The increase in gold exports is likely related to one-time factors. Earlier this year, fearing that President Trump would put tariffs on gold, traders reportedly imported large amounts of the precious metal. Now that Trump has refrained from taxing gold imports, the flow has reversed, contributing to the largest surplus on record with Switzerland as investors shipped gold back to their Alpine vaults.
Overall, the trade deficit is still larger through the first nine months of the year than it was in 2024. The year-over-year increase of 17% is driven largely by the rush to import goods after Trump took office, as U.S. firms stockpiled supplies ahead of his promised tariff hikes.
Tariffs cost households $1,200, study says: Trump’s unilateral tariff hikes are pushing up prices for American consumers, and a new study by Democrats on the bipartisan Joint Economic Committee finds that the import taxes cost U.S. households about $159 billion between February and November. That translates to roughly $1,198 per household in just 10 months.
If tariff-related cost increases remain at the November level of $24 billion per month in aggregate and $181 per household, consumers can expect to pay about $2,100 per year.
“While President Trump promised that he would lower costs, this report shows that his tariffs have done nothing but drive prices even higher for families,” Sen. Maggie Hassan, the senior Democrat on the Joint Economic Committee, said in a statement. “At a time when both parties should be working together to lower costs, the President’s tax on American families is simply making things more expensive.”

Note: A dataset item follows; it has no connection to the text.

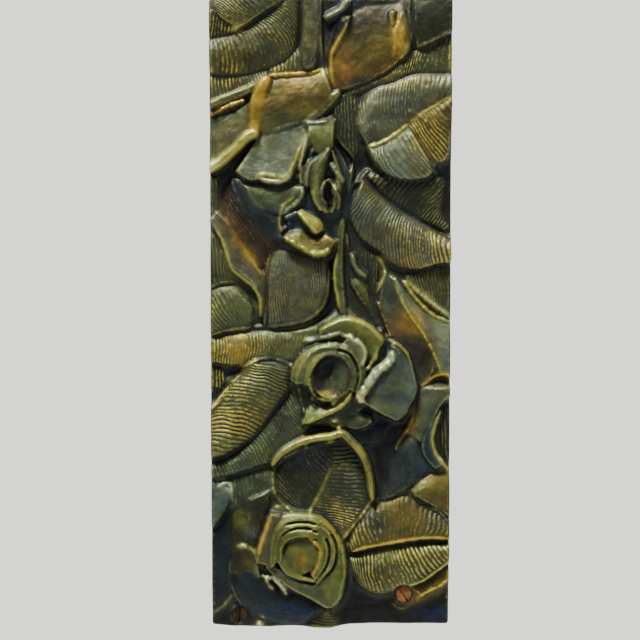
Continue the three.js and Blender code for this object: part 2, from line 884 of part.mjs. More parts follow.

Other experts have come to similar conclusions. Kimberly Clausing, an economist at UCLA School of Law and the Peterson Institute for International Economics, has estimated that the Trump tariffs amount to a $1,700 per year tax increase on U.S. households. Clausing told the Associated Press that the tariffs are “the largest tax increase on American consumers in a generation, lowering standards of living for all Americans.’'
The Trump administration denies that U.S. companies and consumers pay the cost of the tariffs, which are taxes collected from importers inside the country, but virtually all economists agree that the burden of tariffs is incurred largely domestically.
White House spokesperson Kush Desai claimed the tariffs will help Americans by fostering new investment agreements with foreign firms. “President Trump’s tariffs have actually secured trillions in investments to make and hire in America as well as historic trade deals that finally level the playing field for American workers and industries,” Desai told the AP.